Reading the physical value

When you want the raw physical value rather than the decoded logical-type representation — e.g. the INT64 micros backing a TIMESTAMP, the INT32 days backing a DATE, or the unscaled INT32 / INT64 / byte[] backing a DECIMAL — call the typed primitive accessor that matches the column's physical type:

// TIMESTAMP column backed by INT64 micros
long micros = rowReader.getLong("created_at");

// DATE column backed by INT32 days since epoch
int daysSinceEpoch = rowReader.getInt("birth_date");

// DECIMAL(precision, scale) column backed by INT64
long unscaled = rowReader.getLong("amount");

getInt / getLong / getFloat / getDouble / getBoolean / getBinary accept any column whose physical type matches, regardless of the logical-type annotation — they read the underlying value directly. Use this whenever you already know the column's physical encoding and want to skip logical-type decoding.

Decoded generic access

When the column type isn't known ahead of time — e.g. generic projection-driven readers, dump tools, schema-introspecting frameworks — the generic fallback accessors return values decoded to their logical-type representation:

  • RowReader.getValue(name) / getValue(index)Integer / Long / String / LocalDate / LocalTime / Instant / BigDecimal / UUID / PqInterval / PqVariant / nested PqStruct / PqList / PqMap, with byte[] for un-annotated BYTE_ARRAY / FIXED_LEN_BYTE_ARRAY columns.
  • PqStruct.getValue(name) — same decoded mapping for nested struct fields.
  • PqMap.Entry.getKey() / getValue() — same decoded mapping for map keys and values.
  • PqList.get(index) / PqList.values() — same decoded mapping for list elements.
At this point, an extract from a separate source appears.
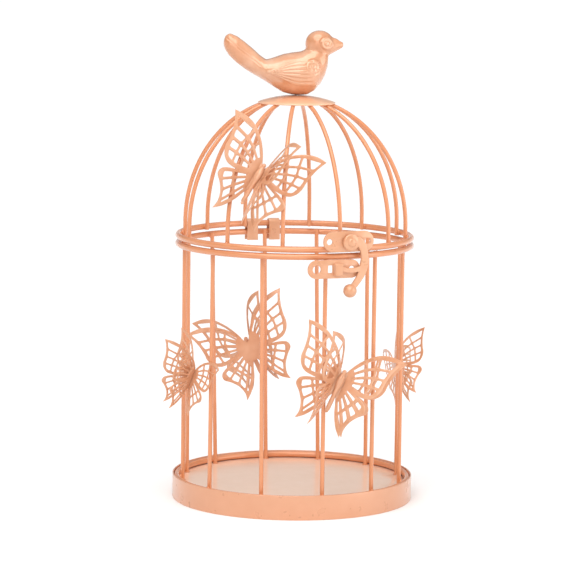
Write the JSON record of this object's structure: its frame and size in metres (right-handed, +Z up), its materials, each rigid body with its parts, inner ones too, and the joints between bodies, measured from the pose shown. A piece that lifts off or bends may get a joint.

A parallel getRawValue family (RowReader.getRawValue, PqStruct.getRawValue, PqMap.Entry.getRawKey / getRawValue, PqList.getRaw / rawValues) returns the boxed physical value when even the physical type isn't known statically. In hot loops, prefer the typed primitive accessor described above — it avoids the boxing and the dispatch overhead.

Nested groups (struct / list / map / variant) have no distinct "raw" form and are returned through their typed flyweight (PqStruct / PqList / PqMap / PqVariant) in both modes.